Donald Trump’s train-wreck presidency linked to LGBT+ mental distress, according to science

LGBTQ Entertainment News

Donald Trump and Mike Pence at a Tennessee “MAGA” rally (Nicholas Kamm/AFP/Getty)

Donald Trump’s disastrous presidency has been linked to a surge in “extreme mental distress” among America’s LGBT+ community.

report for the December issue of the journal Economics and Human Biology found that “extreme mental distress” – categorised as 30 days or more of distress – rose by four per cent from 2015 to Trump’s final year as US president, according to NBC News.

The gap between LGBT+ and non-LGBT+ Americans also widened in that time frame, going from 1.8 per cent 2014 to 6.9 per cent in 2020. Even seemingly small increases in extreme distress are important, the study notes, because such distress is uncommon among the wider population.

“A clear association exists between the 2016 election and the changeover to a decisively anti-LGBT administration and the worsening mental health of sexual and gender minority (SGM) adults, although a completely causal relationship cannot be fully established,” said Masanori Kuroki, an associate economic professor at Arkansas Tech University.

Donald Trump’s presidency was marked by frequent and persistent attacks on LGBT+ rights and protections, including banning trans people from the military, withdrawing Title IX protections for trans students and reversing plans to count LGBT+ people on the census.

His administration also fought to deny US citizenship to the children of same-sex parents, gave federal adoption agencies freedom to reject LGBT+ couples, and actively covered up examples of homophobic torture and persecution in global human rights reports.

By GLAAD‘s count Trump attacked LGBT+ people a total of 180 times during his four years in the White House, fostering a rise in homophobic rhetoric that has led to record highs in hate crimes.

Tragically this culminated with the final full year of his presidency being named the deadliest for transgender murders since records began.

Kuroki’s study cites Trump’s many attacks on LGBT+ legislation, saying the possibility of removing recently gained rights and protections “might be more damaging to LGBT+ people’s mental well-being than simply not having equal rights in the first place”.

He concluded that “the findings do suggest that the Biden administration may have inherited higher rates of mental distress among LGBT+ people” than it would “if Donald Trump had not run and won the 2016 election”.

Young people are listening.

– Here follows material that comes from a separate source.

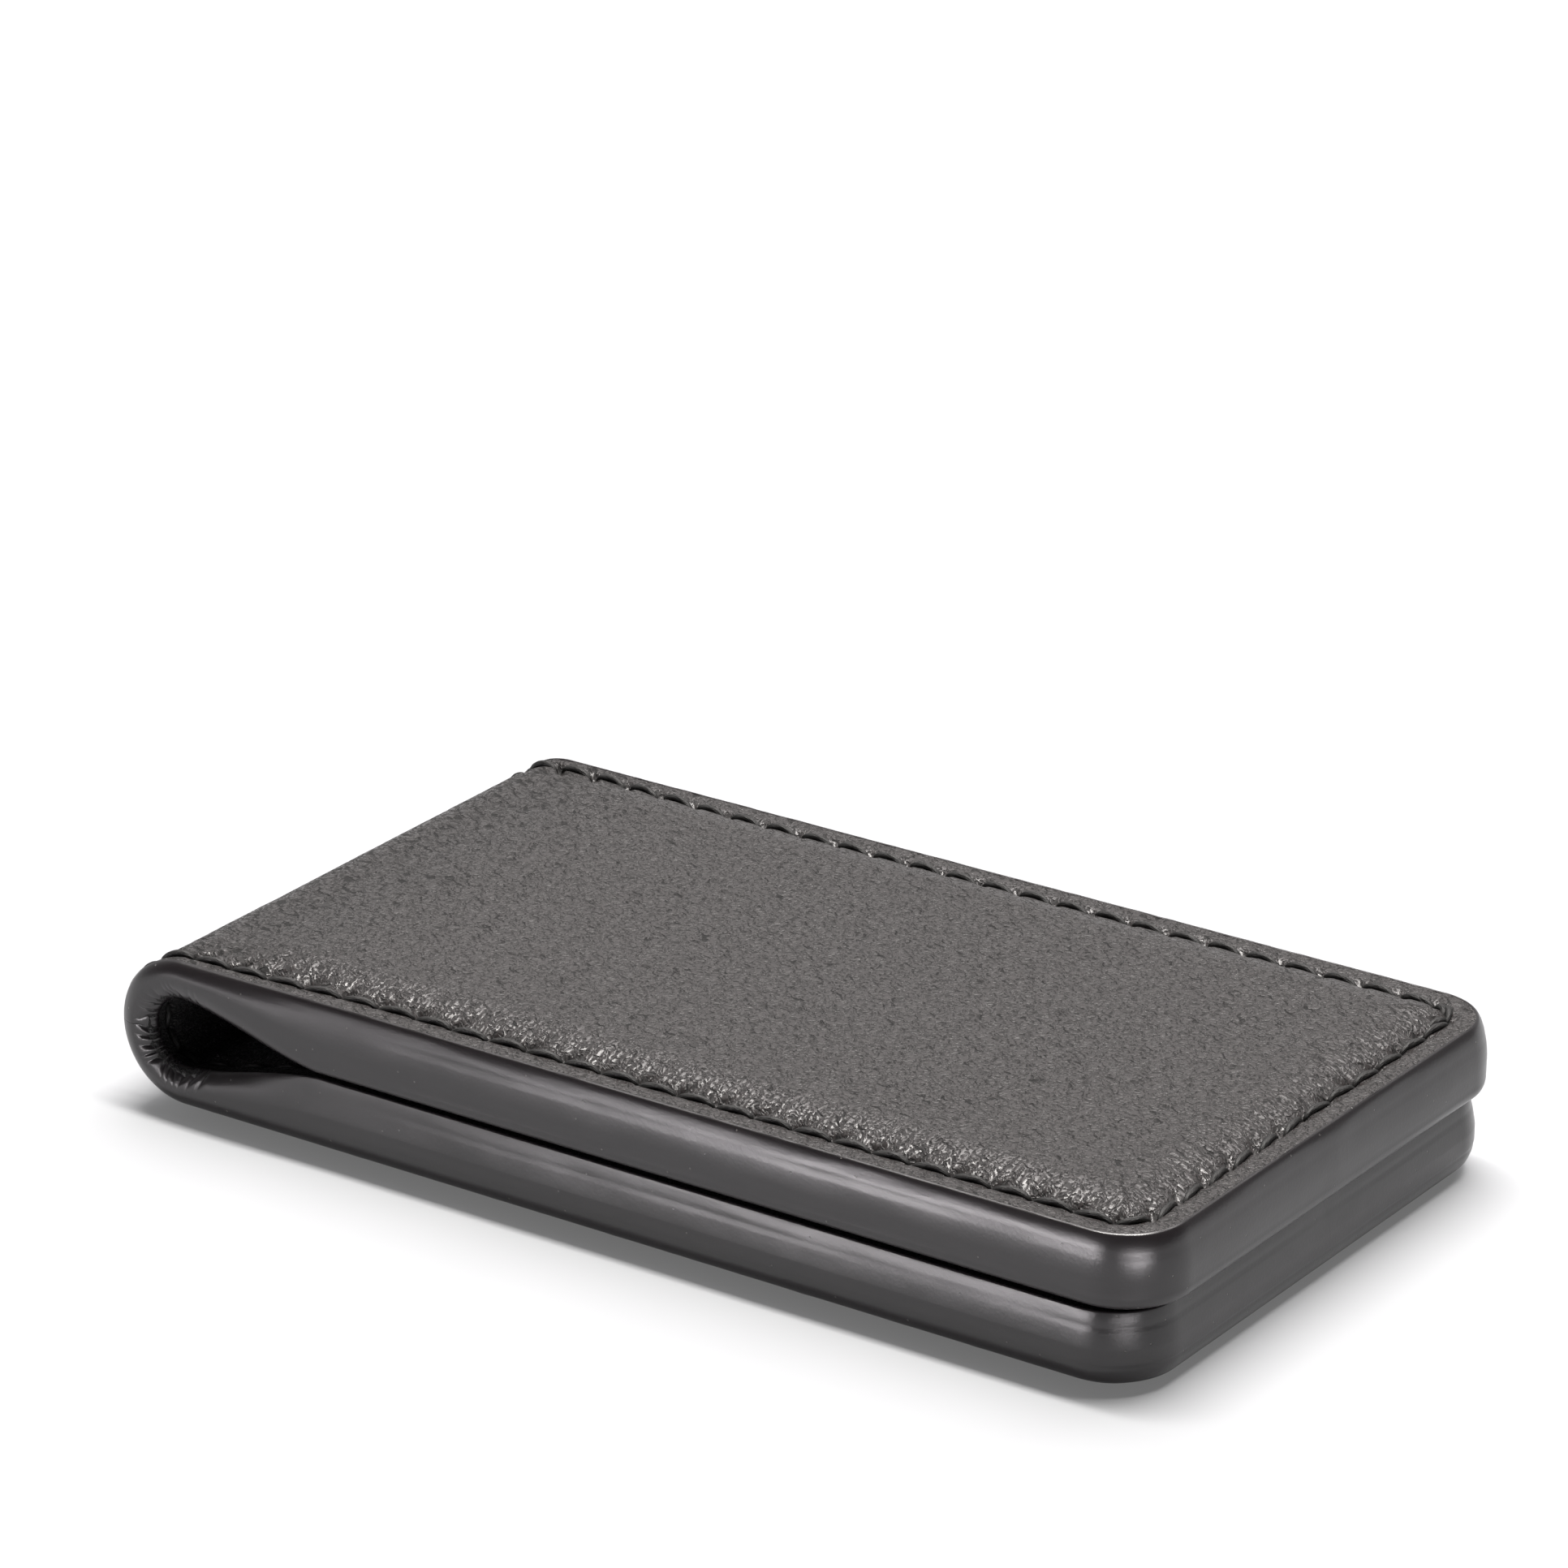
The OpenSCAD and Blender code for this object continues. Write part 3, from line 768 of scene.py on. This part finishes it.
def paint():
    """Satin edge paint, a little uneven from brushing, with orange peel and some dust."""
    material, tree, shader = new_material("edge_paint", Specular_IOR_Level=0.62)
    mm = uv_mm(tree, "flat")
    streaks = grain(tree, uv_mm(tree, "flat", (0.35, 2.2, 1)), 1.0, 3.0)
    orange_peel = grain(tree, mm, 5.0, 2.0)
    dust = ramp(tree, cells(tree, mm, 0.33), 0.012, 0.020, 1.0, 0.0)
    body = mix_colour(tree, streaks, (0.0072, 0.0058, 0.0066, 1), (0.012, 0.0098, 0.0108, 1))
    tree.links.new(mix_colour(tree, dust, body, (0.08, 0.075, 0.07, 1)), shader.inputs["Base Color"])
    tree.links.new(ramp(tree, streaks, 0.3, 0.7, 0.275, 0.290), shader.inputs["Roughness"])
    height = math_node(tree, "MULTIPLY", orange_peel, 0.22)
    surface_bump(tree, shader, math_node(tree, "ADD", height, dust), PAINT_RELIEF)
    return material


def thread():
    """Bonded black polyester: two plies with a fibre pattern along them."""
    material, tree, shader = new_material("thread", Roughness=0.55, Specular_IOR_Level=0.4)
    fibres = grain(tree, uv_mm(tree, "flat", (2.5, 9, 1), 0.6), 1.0, 3.0)
    tree.links.new(mix_colour(tree, fibres, (0.003, 0.003, 0.003, 1), (0.018, 0.017, 0.0165, 1)),
                   shader.inputs["Base Color"])
    surface_bump(tree, shader, fibres, 0.00005)
    return material


def woven(name, dark, light, per_mm):
    """A plain weave: two crossed waves."""
    material, tree, shader = new_material(name, Roughness=0.85)
    mm = uv_mm(tree, "flat")
    waves = [add(tree, "ShaderNodeTexWave", {"Vector": mm, "Scale": per_mm, "Distortion": 0.3},
                 bands_direction=way).outputs[1] for way in ("X", "Y")]
    weave = math_node(tree, "MAXIMUM", waves[0], waves[1])
    tree.links.new(mix_colour(tree, weave, dark, light), shader.inputs["Base Color"])
    surface_bump(tree, shader, weave, 0.00005)
    return material


def solid_material(name, dark, light, scale, distance, stretch=(1, 1, 1), **fixed):
    """Mottled material of a CAD piece, placed by the piece's own coordinates in metres."""
    material, tree, shader = new_material(name, **fixed)
    where = mapped(tree, add(tree, "ShaderNodeTexCoord").outputs["Object"], stretch)
    spots = add(tree, "ShaderNodeTexNoise", {"Vector": where, "Scale": scale, "Detail": 4.0}).outputs[0]
    tree.links.new(mix_colour(tree, spots, dark, light), shader.inputs["Base Color"])
    surface_bump(tree, shader, spots, distance)
    return material


def foam():
    material, tree, shader = new_material("foam", Roughness=0.95)
    bubbles = cells(tree, uv_mm(tree, "flat"), 3.0)
    tree.links.new(mix_colour(tree, bubbles, (0.16, 0.16, 0.15, 1), (0.42, 0.41, 0.38, 1)),
                   shader.inputs["Base Color"])
    surface_bump(tree, shader, bubbles, 0.0001)
    return material


# The table glows a little, so that shadows on it stay light
FLOOR_GLOW = 0.14


def floor_material():
    material, tree, shader = new_material("floor", Roughness=0.9, Specular_IOR_Level=0.2)
    where = add(tree, "ShaderNodeTexCoord").outputs["Object"]
    mottle = add(tree, "ShaderNodeTexNoise", {"Vector": where, "Scale": 60.0, "Detail": 2.0}).outputs[0]
    tree.links.new(mix_colour(tree, mottle, (0.365, 0.375, 0.39, 1), (0.385, 0.395, 0.41, 1)),
                   shader.inputs["Base Color"])
    shader.inputs["Emission Color"].default_value = (1, 1, 1, 1)
    shader.inputs["Emission Strength"].default_value = FLOOR_GLOW
    return material


OUTER = leather("outer_leather", (0.024, 0.0203, 0.0200, 1), (0.033, 0.0282, 0.0279, 1), 0.33, 0.55)
# The lining is darker than the outer leather: partly its own colour, partly painted shade for the inside of
# the fold's loop
LINING = leather("lining_leather", (0.009, 0.0085, 0.008, 1), (0.012, 0.0115, 0.011, 1), 0.55, 0.3)
PAINT = paint()
THREAD = thread()
FOAM = foam()
TAPE = woven("tape", (0.03, 0.03, 0.03, 1), (0.12, 0.12, 0.12, 1), 3.0)
BOARD = solid_material("leatherboard", (0.09, 0.055, 0.03, 1), (0.17, 0.11, 0.065, 1), 1800, 0.00003,
                       Roughness=0.85)
NICKEL = solid_material("nickel", (0.60, 0.58, 0.54, 1), (0.70, 0.68, 0.64, 1), 900, 0.000005,
                        (1, 1, 8), Metallic=1.0, Roughness=0.25)


# ---------------------------------------------------------------- the pieces

def across_fold(piece, half):
    """Bakes a piece's placement into its mesh, the same for both halves."""
    if half == "lower":
        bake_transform(piece)
    else:
        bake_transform(piece)


for half in ("lower", "upper"):
    skins = [
        (outer_cover(half), OUTER, "outer_leather", [half + "_outer_leather", "fold_outer_leather"]),
        (lining_skin(half), LINING, "lining_leather", [half + "_lining", "fold_lining"]),
        (edge_paint(half), PAINT, "edge_paint",
         [half + "_edge_coat", "fold_edge_coat_front", "fold_edge_coat_rear"]),
        (stitches(half, "outer"), THREAD, "thread", [half + "_needle_thread", "fold_needle_thread"]),
        (stitches(half, "inner"), THREAD, "thread", [half + "_bobbin_thread", "fold_bobbin_thread"]),
        (fold_tape(half), TAPE, "tape", ["fold_reinforcement"]),
    ]
    for piece, material, slot, nodes in skins:
        piece.data.materials.append(material)
        across_fold(piece, half)
        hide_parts(*nodes)
    pad = crowned_pad(half)
    pad.data.materials.append(FOAM)
    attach(pad, half + "_paddle")
    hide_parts(half + "_foam_pad")
    for node, material in ((half + "_stiffener_board", BOARD), (half + "_magnets", NICKEL)):
        cad_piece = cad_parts[node]
        cad_piece.data.materials.clear()
        cad_piece.data.materials.append(material)


# ---------------------------------------------------------------- floor, camera and light

def card(name, centre, aim, size, brightness, colour):
    """A softbox that faces a point, in metres; its brightness is its power over pi and its area."""
    lamp = bpy.data.lights.new(name, "AREA")
    lamp.shape = "RECTANGLE"
    lamp.size, lamp.size_y = size
    lamp.energy = brightness * math.pi * size[0] * size[1]
    lamp.color = colour
    holder = bpy.data.objects.new(name, lamp)
    bpy.context.scene.collection.objects.link(holder)
    holder.location = centre
    holder.rotation_mode = "QUATERNION"
    direction = [a - c for a, c in zip(aim, centre)]
    holder.rotation_quaternion = Vector(direction).to_track_quat("-Z", "Y")
    holder.visible_camera = False


FLOOR_HALF = 3.0
FLOOR_Z = -0.00003
floor_corners = [(a * FLOOR_HALF, b * FLOOR_HALF, FLOOR_Z) for a, b in ((-1, -1), (1, -1), (1, 1), (-1, 1))]
floor_mesh = bpy.data.meshes.new("floor")
floor_mesh.from_pydata(floor_corners, [], [(0, 1, 2, 3)])
floor = bpy.data.objects.new("floor", floor_mesh)
bpy.context.scene.collection.objects.link(floor)
floor_mesh.materials.append(floor_material())

CAMERA_AZIMUTH = math.radians(34.8)
CAMERA_ELEVATION = math.radians(22.25)
CAMERA_DISTANCE = 0.4494
CAMERA_LENS = 167.7
CAMERA_AIM = (-0.0237, 0.0316, 0.0051)
back_x = math.sin(CAMERA_AZIMUTH) * math.cos(CAMERA_ELEVATION)
back_y = -math.cos(CAMERA_AZIMUTH) * math.cos(CAMERA_ELEVATION)
back_z = math.sin(CAMERA_ELEVATION)
camera_data = bpy.data.cameras.new("camera")
camera_data.lens = CAMERA_LENS
camera_data.sensor_width = 36
camera_data.clip_start = 0.01
camera = bpy.data.objects.new("camera", camera_data)
bpy.context.scene.collection.objects.link(camera)
camera.location = [a + CAMERA_DISTANCE * b for a, b in zip(CAMERA_AIM, (back_x, back_y, back_z))]
camera.rotation_euler = (math.pi / 2 - CAMERA_ELEVATION, 0, CAMERA_AZIMUTH)
bpy.context.scene.camera = camera

# Behind the clip as the camera sees it, and to the camera's right
away = (-math.sin(CAMERA_AZIMUTH), math.cos(CAMERA_AZIMUTH))
right = (math.cos(CAMERA_AZIMUTH), math.sin(CAMERA_AZIMUTH))


def spot(back, aside, up):
    """A point given from the clip's middle, away from the camera, to its right, and up."""
    return (away[0] * back + right[0] * aside, away[1] * back + right[1] * aside, up)


middle = (0, 0, 0.005)
table_tint = (1.0, 0.95, 0.98)
card("key", (0.0, 0.09, 1.0), middle, (0.80, 0.09), 72, (1.0, 0.97, 0.93))
card("overhead", spot(0.36, 0.15, 0.95), middle, (1.0, 0.8), 4.6, (1.0, 0.955, 0.95))
card("backdrop", spot(1.2, -0.3, 0.42), middle, (1.8, 0.7), 0.06, (1.0, 0.96, 0.96))
# Two lit patches of the table, out of the picture, that shine in the painted edges
card("table_left", (-0.023, -0.148, 0.001), (-0.005, -0.101, 1), (0.100, 0.194), 34.0, table_tint)
card("table_right", (0.088, -0.064, 0.001), (0.088, -0.064, 1), (0.05, 0.05), 19.0, table_tint)
card("front_strip", spot(-0.337, -0.496, 0.03), middle, (0.53, 0.05), 4.0, table_tint)

world = bpy.data.worlds.new("studio")
bpy.context.scene.world = world
world.use_nodes = True
# White to the camera; to the clip, brighter behind it and low down in front of it
sky = world.node_tree
background = sky.nodes["Background"]
direction = add(sky, "ShaderNodeTexCoord").outputs["Generated"]
behind = add(sky, "ShaderNodeVectorMath", {0: direction, 1: (away[0], away[1], 0)}, operation="DOT_PRODUCT")
behind = ramp(sky, behind.outputs["Value"], 0.10, 0.60)
height = add(sky, "ShaderNodeSeparateXYZ", {0: direction}).outputs[2]
front_level = ramp(sky, height, 0.0, 0.06, 1.0, 0.06)
glow = add(sky, "ShaderNodeMix", {0: behind, 2: front_level, 3: 0.55}).outputs[0]
seen = add(sky, "ShaderNodeLightPath").outputs["Is Camera Ray"]
level = add(sky, "ShaderNodeMix", {0: seen, 2: glow, 3: 1.0}).outputs[0]
sky.links.new(level, background.inputs["Strength"])
background.inputs["Color"].default_value = (1, 1, 1, 1)

bpy.context.scene.view_settings.view_transform = "Standard"
bpy.context.scene.view_settings.look = "None"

When their message is discriminatory and hateful, that does have an impact.

His theory is borne out in corresponding research by the Trevor Project, an LGBT+ youth crisis organisation, which found a staggering 94 percent of LGBT+ young people said recent politics negatively affected their mental health.

“When there have been public policy decisions, we hear about that on our crisis line,” Amit Paley, the project’s CEO, told NBC News. “Young people are listening. When their message is discriminatory and hateful, that does have an impact.”

Kuroki’s study is also supported by a second study from the University of California, Los Angeles (UCLA), which highlighted a similar increase in LGBT+ Americans reporting frequent mental distress to the national behavioural risk factor survey.

That study, whose findings were published this year in the journal LGBT Health, reported LGBT+ mental distress rising from 15.4 per cent to 21.5 per cent from 2015 to 2018.

Like Kuroki, the study’s lead author professor Adrienne Grzenda notes that a definitive causal link cannot be drawn between Donald Trump’s administration and the decline in LGBT+ mental health with existing data, though both studies controlled for likely competing factors.